Your objective
Every line holding the word "with" counts once. Give the total, nothing more.

══ Dataset content

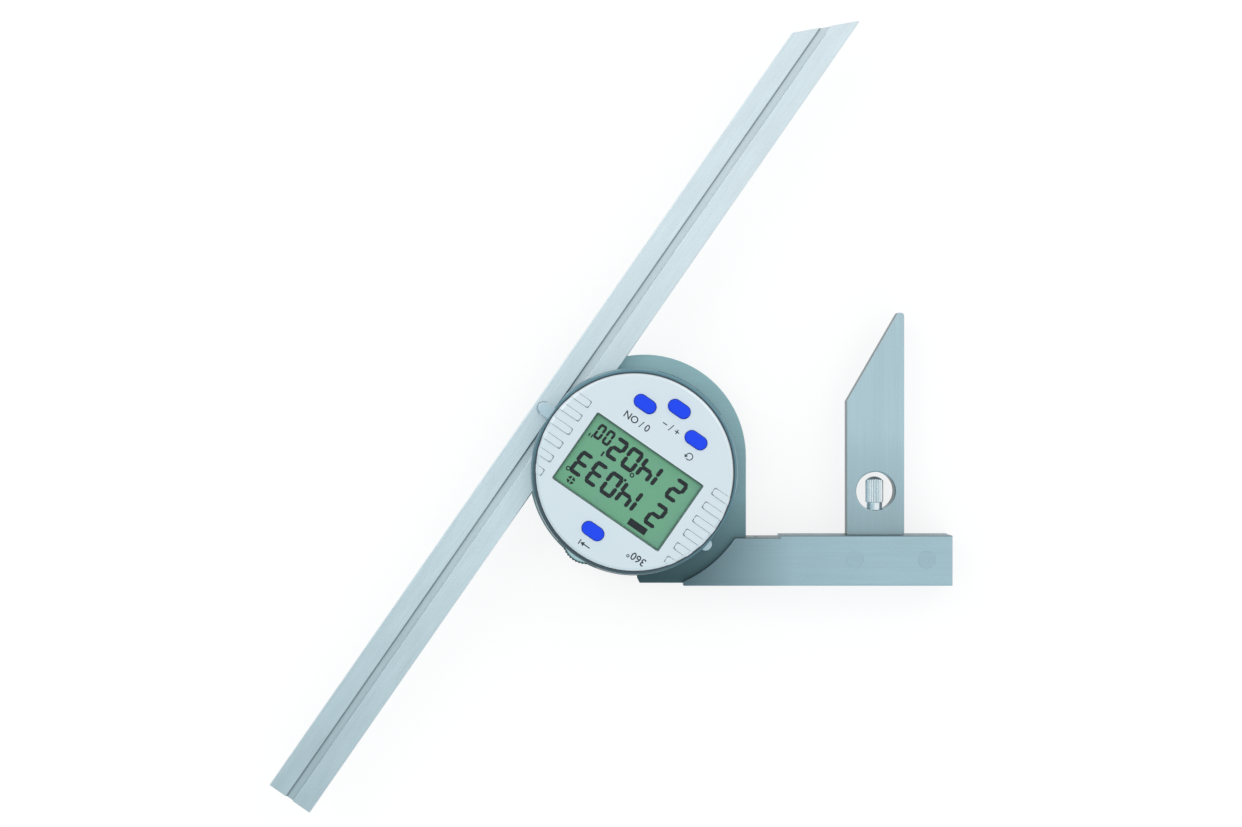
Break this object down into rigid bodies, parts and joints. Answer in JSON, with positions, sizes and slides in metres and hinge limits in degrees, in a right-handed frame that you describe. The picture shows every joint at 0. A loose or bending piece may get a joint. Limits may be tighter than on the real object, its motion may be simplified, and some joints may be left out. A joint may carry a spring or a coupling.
{
  "type": "digital protractor",
  "caption": "Universal protractor with a sliding blade, a round digital reading head on a steel stock, and an acute-angle attachment.",
  "frame": {"origin": "on the reading head's turning axis, in the plane of the clamp knob's back face, on which the instrument rests", "axes": "+X along the stock, away from the head; +Y across the stock, away from its working edge; +Z out of the display"},
  "size_m": [0.2133, 0.2466, 0.0308],
  "materials": {
    "frame_steel": "brushed",
    "stock_steel": "brushed",
    "blade_steel": "brushed",
    "turned_steel": "turned",
    "black_screw": "blackened",
    "bush_bronze": "turned",
    "housing_plastic": "satin",
    "cover_plastic": "silver satin",
    "button_rubber": "satin",
    "lens_clear": "clear",
    "display_glass": "gloss",
    "board_green": "satin",
    "strip_rubber": "matte",
    "flex_film": "satin"
  },
  "bodies": {
    "base": {"base_frame": "frame_steel", "stock": "stock_steel", "stock_pins": "stock_steel", "stock_grub_screw": "black_screw", "bearing_bush": "bush_bronze", "encoder_stator": "board_green", "feed_gear": "bush_bronze"},
    "head": {"turntable": "turned_steel", "thrust_washer": "turned_steel", "retaining_nut": "turned_steel", "encoder_rotor": "board_green", "housing": "housing_plastic", "top_cover": "cover_plastic", "lcd_lens": "lens_clear", "lcd_panel": "display_glass", "display_strips": "strip_rubber", "circuit_board": "board_green", "switches": "bush_bronze", "flex_cable": "flex_film", "battery_contact": "bush_bronze", "cover_screws": "turned_steel"},
    "drawer": {"battery_drawer": "housing_plastic", "battery": "turned_steel"},
    "preset_key": {"button_preset": "button_rubber"},
    "zero_key": {"button_zero": "button_rubber"},
    "sign_key": {"button_sign": "button_rubber"},
    "mode_key": {"button_mode": "button_rubber"},
    "rule": {"blade": "blade_steel"},
    "hook": {"blade_hook": "turned_steel"},
    "clamp": {"clamp_knob": "turned_steel"},
    "feed": {"fine_wheel": "turned_steel"},
    "pad": {"lock_pad": "turned_steel"},
    "lock": {"lock_knob": "turned_steel"},
    "attachment": {"acute_attachment": "stock_steel"},
    "thumb_screw": {"attachment_screw": "turned_steel"},
    "nut": {"slide_nut": "turned_steel"}
  },
  "joints": [
    {"name": "head_turn", "type": "hinge", "parent": "base", "child": "head", "pos_m": [0, 0, 0.0118], "axis": [0, 0, 1], "continuous": true},
    {"name": "blade_slide", "type": "slide", "parent": "head", "child": "rule", "axis": [0.5707, 0.8211, 0], "range_m": [-0.11, 0.11]},
    {"name": "clamp_turn", "type": "hinge", "parent": "head", "child": "clamp", "pos_m": [0, 0, 0.003], "axis": [0, 0, 1], "range_deg": [0, 90]},
    {"name": "hook_pull", "type": "slide", "parent": "head", "child": "hook", "axis": [0.8211, -0.5707, 0], "range_m": [0, 0.00025]},
    {"name": "feed_turn", "type": "hinge", "parent": "head", "child": "feed", "pos_m": [-0.01484, -0.02135, 0.017], "axis": [0, 0, 1], "continuous": true},
    {"name": "lock_turn", "type": "hinge", "parent": "base", "child": "lock", "pos_m": [0.02269, -0.02341, 0.003], "axis": [0, 0, 1], "range_deg": [0, 120]},
    {"name": "pad_press", "type": "slide", "parent": "base", "child": "pad", "axis": [0, 0, -1], "range_m": [0, 0.00023333]},
    {"name": "attachment_slide", "type": "slide", "parent": "base", "child": "attachment", "axis": [1, 0, 0], "range_m": [-0.0205, 0.0145]},
    {"name": "thumb_turn", "type": "hinge", "parent": "attachment", "child": "thumb_screw", "pos_m": [0.07605, -0.008, 0.00675], "axis": [0, 1, 0], "range_deg": [0, 144]},
    {"name": "nut_lift", "type": "slide", "parent": "attachment", "child": "nut", "axis": [0, 1, 0], "range_m": [0, 0.0002]},
    {"name": "drawer_slide", "type": "slide", "parent": "head", "child": "drawer", "axis": [0.5707, 0.8211, 0], "range_m": [0, 0.022]},
    {"name": "preset_press", "type": "slide", "parent": "head", "child": "preset_key", "axis": [0, 0, -1], "range_m": [0, 0.0003], "stiffness_N_per_m": 800},
    {"name": "zero_press", "type": "slide", "parent": "head", "child": "zero_key", "axis": [0, 0, -1], "range_m": [0, 0.0003], "stiffness_N_per_m": 800},
    {"name": "sign_press", "type": "slide", "parent": "head", "child": "sign_key", "axis": [0, 0, -1], "range_m": [0, 0.0003], "stiffness_N_per_m": 800},
    {"name": "mode_press", "type": "slide", "parent": "head", "child": "mode_key", "axis": [0, 0, -1], "range_m": [0, 0.0003], "stiffness_N_per_m": 800}
  ],
  "couplings": [
    {"joint": "feed_turn", "follows": "head_turn", "ratio": 6.4286},
    {"joint": "hook_pull", "follows": "clamp_turn", "m_per_rad": 0.00015915},
    {"joint": "lock_turn", "follows": "pad_press", "rad_per_m": 8975.9},
    {"joint": "thumb_turn", "follows": "nut_lift", "rad_per_m": 12566}
  ]
}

════

Solution for this problem
2